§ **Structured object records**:
>> Start
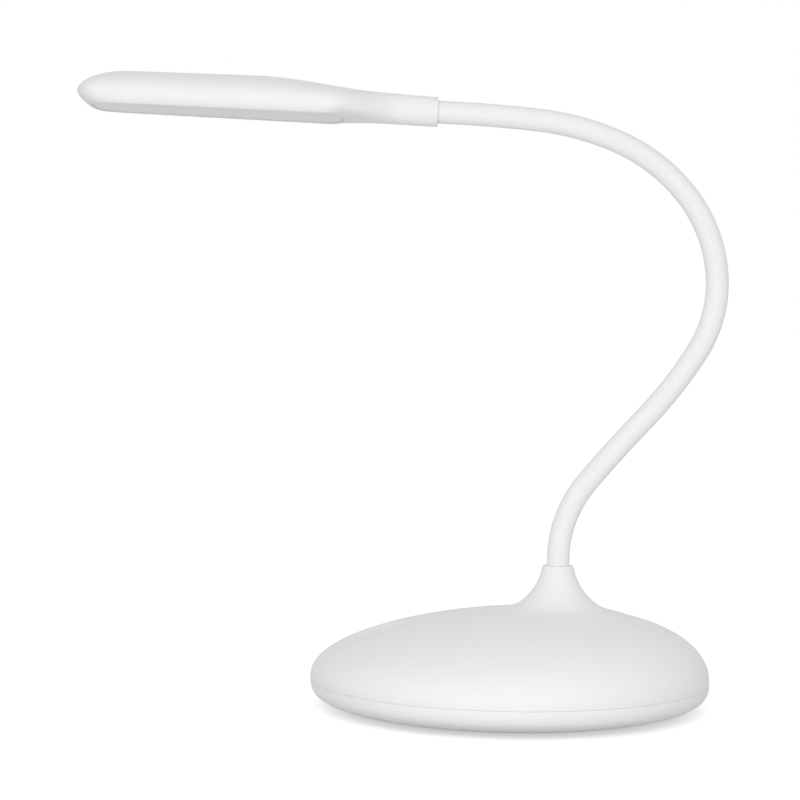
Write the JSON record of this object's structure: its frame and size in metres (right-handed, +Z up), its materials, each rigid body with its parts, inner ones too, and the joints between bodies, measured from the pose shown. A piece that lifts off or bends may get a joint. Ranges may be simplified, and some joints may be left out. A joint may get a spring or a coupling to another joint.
{
  "type": "gooseneck desk lamp",
  "caption": "White desk lamp with a weighted pebble base, a flexible S-curved gooseneck and a flat paddle head with a diffuser underneath.",
  "frame": {"origin": "centre of the base on the surface that the lamp stands on", "axes": "+Z up; -X towards the head and the touch dimple; +X towards the charging inlet; the picture's camera looks along +Y"},
  "size_m": [0.2775, 0.17, 0.2696],
  "materials": {
    "shell_white": "fine satin moulded plastic",
    "lower_white": "fine satin moulded plastic",
    "sleeve_white": "matt silicone sleeve",
    "pad_gray": "matt rubber",
    "diffuser_white": "opal diffusing plastic",
    "steel": "zinc plated",
    "ballast_steel": "plain steel",
    "core_steel": "wound steel",
    "spreader_alu": "bare rolled",
    "cradle_white": "moulded",
    "cell_blue": "shrink sleeve",
    "board_green": "solder resist",
    "light_board_white": "white solder resist",
    "component_black": "moulded",
    "inlet_steel": "nickel plated",
    "copper": "bare copper foil",
    "foam_gray": "open cell foam",
    "reflector_white": "white film",
    "chip_yellow": "phosphor",
    "wire_red": "insulated wire"
  },
  "bodies": {
    "base": {"base_upper_shell": "shell_white", "base_lower_shell": "lower_white", "non_slip_pad": "pad_gray", "ballast_plate": "ballast_steel", "case_screws": "steel", "battery_cradle": "cradle_white", "battery_cell": "cell_blue", "control_board": "board_green", "board_parts": "component_black", "charging_inlet": "inlet_steel", "inlet_contacts": "component_black", "board_screws": "steel", "touch_electrode": "copper", "electrode_foam": "foam_gray", "neck_nut": "steel", "neck_washer": "steel", "lower_ferrule": "steel", "neck_sleeve_0": "sleeve_white", "neck_core_0": "core_steel", "feed_wires_0": "wire_red"},
    "link_1": {"neck_sleeve_1": "sleeve_white", "neck_core_1": "core_steel", "feed_wires_1": "wire_red"},
    "link_2": {"neck_sleeve_2": "sleeve_white", "neck_core_2": "core_steel", "feed_wires_2": "wire_red"},
    "link_3": {"neck_sleeve_3": "sleeve_white", "neck_core_3": "core_steel", "feed_wires_3": "wire_red"},
    "link_4": {"neck_sleeve_4": "sleeve_white", "neck_core_4": "core_steel", "feed_wires_4": "wire_red"},
    "link_5": {"neck_sleeve_5": "sleeve_white", "neck_core_5": "core_steel", "feed_wires_5": "wire_red"},
    "link_6": {"neck_sleeve_6": "sleeve_white", "neck_core_6": "core_steel", "feed_wires_6": "wire_red"},
    "link_7": {"neck_sleeve_7": "sleeve_white", "neck_core_7": "core_steel", "feed_wires_7": "wire_red"},
    "link_8": {"neck_sleeve_8": "sleeve_white", "neck_core_8": "core_steel", "feed_wires_8": "wire_red"},
    "head": {"head_housing": "shell_white", "diffuser": "diffuser_white", "reflector_sheet": "reflector_white", "light_board": "light_board_white", "light_chips": "chip_yellow", "heat_spreader": "spreader_alu", "light_board_screws": "steel", "upper_ferrule": "steel", "ferrule_clip": "steel", "neck_sleeve_9": "sleeve_white", "neck_core_9": "core_steel", "feed_wires_9": "wire_red"}
  },
  "joints": [
    {"name": "lower_bend", "type": "hinge", "parent": "base", "child": "link_1", "pos_m": [0.0204, 0, 0.0639], "axis": [0, 1, 0], "range_deg": [-12, 12]},
    {"name": "lower_swing", "type": "hinge", "parent": "link_1", "child": "link_2", "pos_m": [0.03245, 0, 0.09727], "axis": [0.7694, 0, -0.6388], "range_deg": [-15, 15]},
    {"name": "lower_bend_2", "type": "hinge", "parent": "link_2", "child": "link_3", "pos_m": [0.05641, 0, 0.1244], "axis": [0, 1, 0], "range_deg": [-12, 12]},
    {"name": "lower_swing_2", "type": "hinge", "parent": "link_3", "child": "link_4", "pos_m": [0.07843, 0, 0.15305], "axis": [0.849, 0, -0.5284], "range_deg": [-15, 15]},
    {"name": "upper_bend", "type": "hinge", "parent": "link_4", "child": "link_5", "pos_m": [0.08637, 0, 0.1877], "axis": [0, 1, 0], "range_deg": [-15, 12]},
    {"name": "upper_swing", "type": "hinge", "parent": "link_5", "child": "link_6", "pos_m": [0.07257, 0, 0.22061], "axis": [0.7727, 0, 0.6347], "range_deg": [-15, 15]},
    {"name": "upper_bend_2", "type": "hinge", "parent": "link_6", "child": "link_7", "pos_m": [0.04387, 0, 0.24212], "axis": [0, 1, 0], "range_deg": [-15, 12]},
    {"name": "upper_swing_2", "type": "hinge", "parent": "link_7", "child": "link_8", "pos_m": [0.00895, 0, 0.25111], "axis": [0.1011, 0, 0.9949], "range_deg": [-15, 15]},
    {"name": "upper_bend_3", "type": "hinge", "parent": "link_8", "child": "head", "pos_m": [-0.02715, 0, 0.25367], "axis": [0, 1, 0], "range_deg": [-15, 12]}
  ],
  "couplings": [
    {"joint": "lower_bend_2", "follows": "lower_bend", "ratio": 1},
    {"joint": "lower_swing_2", "follows": "lower_swing", "ratio": 1},
    {"joint": "upper_bend_2", "follows": "upper_bend", "ratio": 1},
    {"joint": "upper_bend_3", "follows": "upper_bend", "ratio": 1},
    {"joint": "upper_swing_2", "follows": "upper_swing", "ratio": 1}
  ]
}
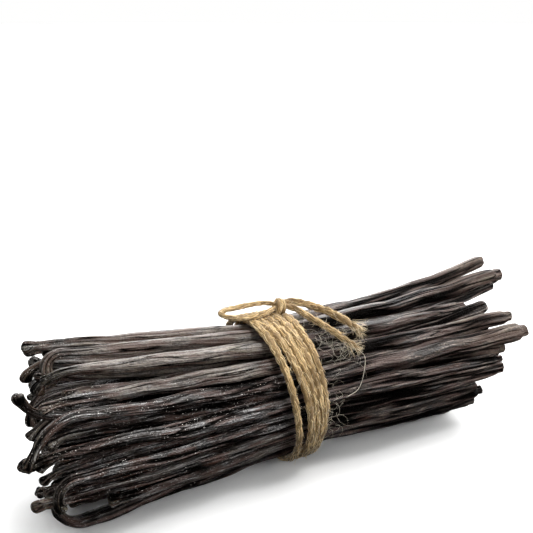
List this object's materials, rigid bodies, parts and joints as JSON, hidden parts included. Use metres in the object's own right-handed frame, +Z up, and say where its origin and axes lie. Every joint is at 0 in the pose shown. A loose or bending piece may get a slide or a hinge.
>> End
§ **Stated task**:
Repeat the records above exactly, from the first line to the last.

§ **Task response**:
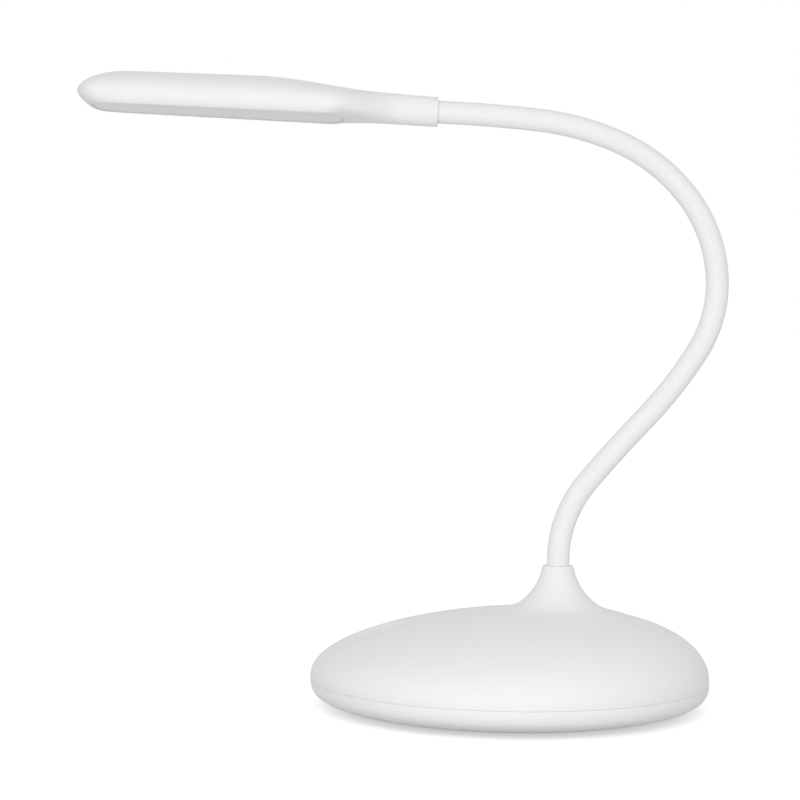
Write the JSON record of this object's structure: its frame and size in metres (right-handed, +Z up), its materials, each rigid body with its parts, inner ones too, and the joints between bodies, measured from the pose shown. A piece that lifts off or bends may get a joint. Ranges may be simplified, and some joints may be left out. A joint may get a spring or a coupling to another joint.
{
  "type": "gooseneck desk lamp",
  "caption": "White desk lamp with a weighted pebble base, a flexible S-curved gooseneck and a flat paddle head with a diffuser underneath.",
  "frame": {"origin": "centre of the base on the surface that the lamp stands on", "axes": "+Z up; -X towards the head and the touch dimple; +X towards the charging inlet; the picture's camera looks along +Y"},
  "size_m": [0.2775, 0.17, 0.2696],
  "materials": {
    "shell_white": "fine satin moulded plastic",
    "lower_white": "fine satin moulded plastic",
    "sleeve_white": "matt silicone sleeve",
    "pad_gray": "matt rubber",
    "diffuser_white": "opal diffusing plastic",
    "steel": "zinc plated",
    "ballast_steel": "plain steel",
    "core_steel": "wound steel",
    "spreader_alu": "bare rolled",
    "cradle_white": "moulded",
    "cell_blue": "shrink sleeve",
    "board_green": "solder resist",
    "light_board_white": "white solder resist",
    "component_black": "moulded",
    "inlet_steel": "nickel plated",
    "copper": "bare copper foil",
    "foam_gray": "open cell foam",
    "reflector_white": "white film",
    "chip_yellow": "phosphor",
    "wire_red": "insulated wire"
  },
  "bodies": {
    "base": {"base_upper_shell": "shell_white", "base_lower_shell": "lower_white", "non_slip_pad": "pad_gray", "ballast_plate": "ballast_steel", "case_screws": "steel", "battery_cradle": "cradle_white", "battery_cell": "cell_blue", "control_board": "board_green", "board_parts": "component_black", "charging_inlet": "inlet_steel", "inlet_contacts": "component_black", "board_screws": "steel", "touch_electrode": "copper", "electrode_foam": "foam_gray", "neck_nut": "steel", "neck_washer": "steel", "lower_ferrule": "steel", "neck_sleeve_0": "sleeve_white", "neck_core_0": "core_steel", "feed_wires_0": "wire_red"},
    "link_1": {"neck_sleeve_1": "sleeve_white", "neck_core_1": "core_steel", "feed_wires_1": "wire_red"},
    "link_2": {"neck_sleeve_2": "sleeve_white", "neck_core_2": "core_steel", "feed_wires_2": "wire_red"},
    "link_3": {"neck_sleeve_3": "sleeve_white", "neck_core_3": "core_steel", "feed_wires_3": "wire_red"},
    "link_4": {"neck_sleeve_4": "sleeve_white", "neck_core_4": "core_steel", "feed_wires_4": "wire_red"},
    "link_5": {"neck_sleeve_5": "sleeve_white", "neck_core_5": "core_steel", "feed_wires_5": "wire_red"},
    "link_6": {"neck_sleeve_6": "sleeve_white", "neck_core_6": "core_steel", "feed_wires_6": "wire_red"},
    "link_7": {"neck_sleeve_7": "sleeve_white", "neck_core_7": "core_steel", "feed_wires_7": "wire_red"},
    "link_8": {"neck_sleeve_8": "sleeve_white", "neck_core_8": "core_steel", "feed_wires_8": "wire_red"},
    "head": {"head_housing": "shell_white", "diffuser": "diffuser_white", "reflector_sheet": "reflector_white", "light_board": "light_board_white", "light_chips": "chip_yellow", "heat_spreader": "spreader_alu", "light_board_screws": "steel", "upper_ferrule": "steel", "ferrule_clip": "steel", "neck_sleeve_9": "sleeve_white", "neck_core_9": "core_steel", "feed_wires_9": "wire_red"}
  },
  "joints": [
    {"name": "lower_bend", "type": "hinge", "parent": "base", "child": "link_1", "pos_m": [0.0204, 0, 0.0639], "axis": [0, 1, 0], "range_deg": [-12, 12]},
    {"name": "lower_swing", "type": "hinge", "parent": "link_1", "child": "link_2", "pos_m": [0.03245, 0, 0.09727], "axis": [0.7694, 0, -0.6388], "range_deg": [-15, 15]},
    {"name": "lower_bend_2", "type": "hinge", "parent": "link_2", "child": "link_3", "pos_m": [0.05641, 0, 0.1244], "axis": [0, 1, 0], "range_deg": [-12, 12]},
    {"name": "lower_swing_2", "type": "hinge", "parent": "link_3", "child": "link_4", "pos_m": [0.07843, 0, 0.15305], "axis": [0.849, 0, -0.5284], "range_deg": [-15, 15]},
    {"name": "upper_bend", "type": "hinge", "parent": "link_4", "child": "link_5", "pos_m": [0.08637, 0, 0.1877], "axis": [0, 1, 0], "range_deg": [-15, 12]},
    {"name": "upper_swing", "type": "hinge", "parent": "link_5", "child": "link_6", "pos_m": [0.07257, 0, 0.22061], "axis": [0.7727, 0, 0.6347], "range_deg": [-15, 15]},
    {"name": "upper_bend_2", "type": "hinge", "parent": "link_6", "child": "link_7", "pos_m": [0.04387, 0, 0.24212], "axis": [0, 1, 0], "range_deg": [-15, 12]},
    {"name": "upper_swing_2", "type": "hinge", "parent": "link_7", "child": "link_8", "pos_m": [0.00895, 0, 0.25111], "axis": [0.1011, 0, 0.9949], "range_deg": [-15, 15]},
    {"name": "upper_bend_3", "type": "hinge", "parent": "link_8", "child": "head", "pos_m": [-0.02715, 0, 0.25367], "axis": [0, 1, 0], "range_deg": [-15, 12]}
  ],
  "couplings": [
    {"joint": "lower_bend_2", "follows": "lower_bend", "ratio": 1},
    {"joint": "lower_swing_2", "follows": "lower_swing", "ratio": 1},
    {"joint": "upper_bend_2", "follows": "upper_bend", "ratio": 1},
    {"joint": "upper_bend_3", "follows": "upper_bend", "ratio": 1},
    {"joint": "upper_swing_2", "follows": "upper_swing", "ratio": 1}
  ]
}
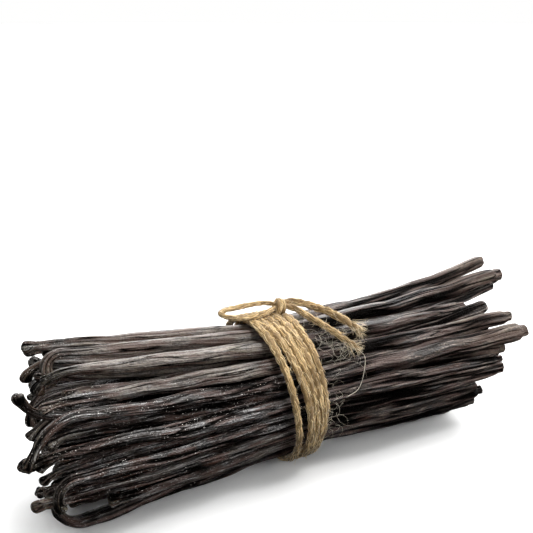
List this object's materials, rigid bodies, parts and joints as JSON, hidden parts included. Use metres in the object's own right-handed frame, +Z up, and say where its origin and axes lie. Every joint is at 0 in the pose shown. A loose or bending piece may get a slide or a hinge.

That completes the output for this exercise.